故书所感者如此,一以风乎人,一以省于己,使无或有愧于虚白者而已。

翻译

起初,我并不想与僧人交往。曾经读过苏东坡写的《勤上人诗序》,见他称赞勤上人的贤德说:“如果让勤上人置身于士大夫之间,一定不会辜负欧阳公。”从此,我为士大夫的风气败坏已久而感到悲哀,却为僧人中有可以结交的人而感到高兴。去年春天,我在城西居住,读书之余,便去云岩诸峰间寻找可以交往的人,于是遇到了虚白上人。虚白外表瘦弱但精神清朗,在众人中不轻易言笑。
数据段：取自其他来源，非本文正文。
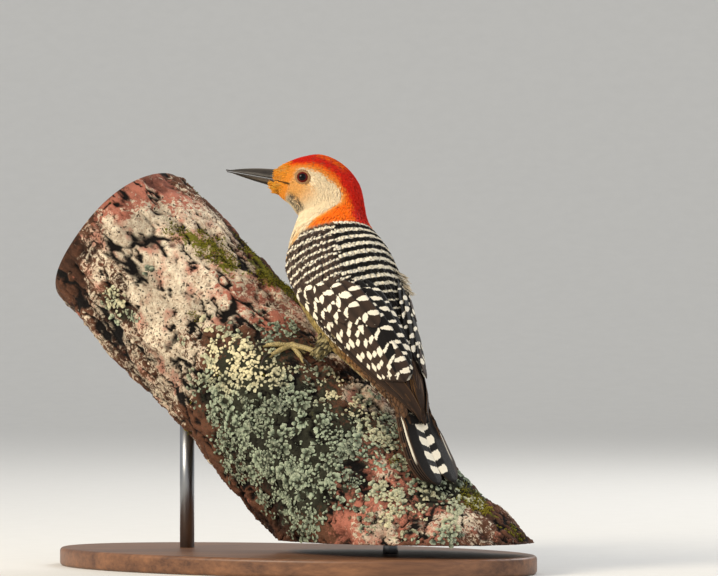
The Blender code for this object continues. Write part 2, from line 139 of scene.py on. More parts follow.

我们在剑池相遇时,我就觉得他很贤明了。进入他的房间,里面空无一物,破旧的竹席和折损的锅具,满是尘埃。寒冷时他只穿一件衲衣,饥饿时只吃一碗粥,却悠然自得,似乎还有余乐。偶尔拿出他写的诗,又显得从容愉快,没有急迫穷苦的样子,正和他的为人一样。每年二三月,游云岩的人很多,高官显贵络绎不绝。主人敲钟召集众人,恭敬地迎来送往,虚白却闭门静坐,仿佛充耳不闻;等到我来时,他就穿着破鞋起身迎接,引导我游览幽静的地方,直到日落才结束。我更加敬佩虚白,不禁感叹不已。
近世的士大夫们,走在路上成群结队,聚在一起议论纷纷,无不厌恶节俭而追求富足,互相夸耀又互相诋毁。如果让虚白穿上官服混入他们的行列,有谁愿意这样做呢?有人认为虚白是僧人,佛教主张宁静无私,所以他能做到这些也是理所当然。我说:如今的僧人中,难道没有喋喋不休、荒唐言论的人吗?难道没有追逐名利、四处奔走的人吗?难道没有住在高屋广厦、享受美女美食的人吗?那么,虚白的贤德不仅超过了我们这些人,也超过了那些僧人。因此,我喜欢与他交往,乐此不疲。
今年秋天,虚白将要东游,请求我写几句话作为赠言。我认为虚白并不是为了世俗利益而来,难道是希望我宣扬他吗?所以我写下这些感受,一方面用来劝诫世人,另一方面用来反省自己,使自己不至于在虚白面前感到惭愧。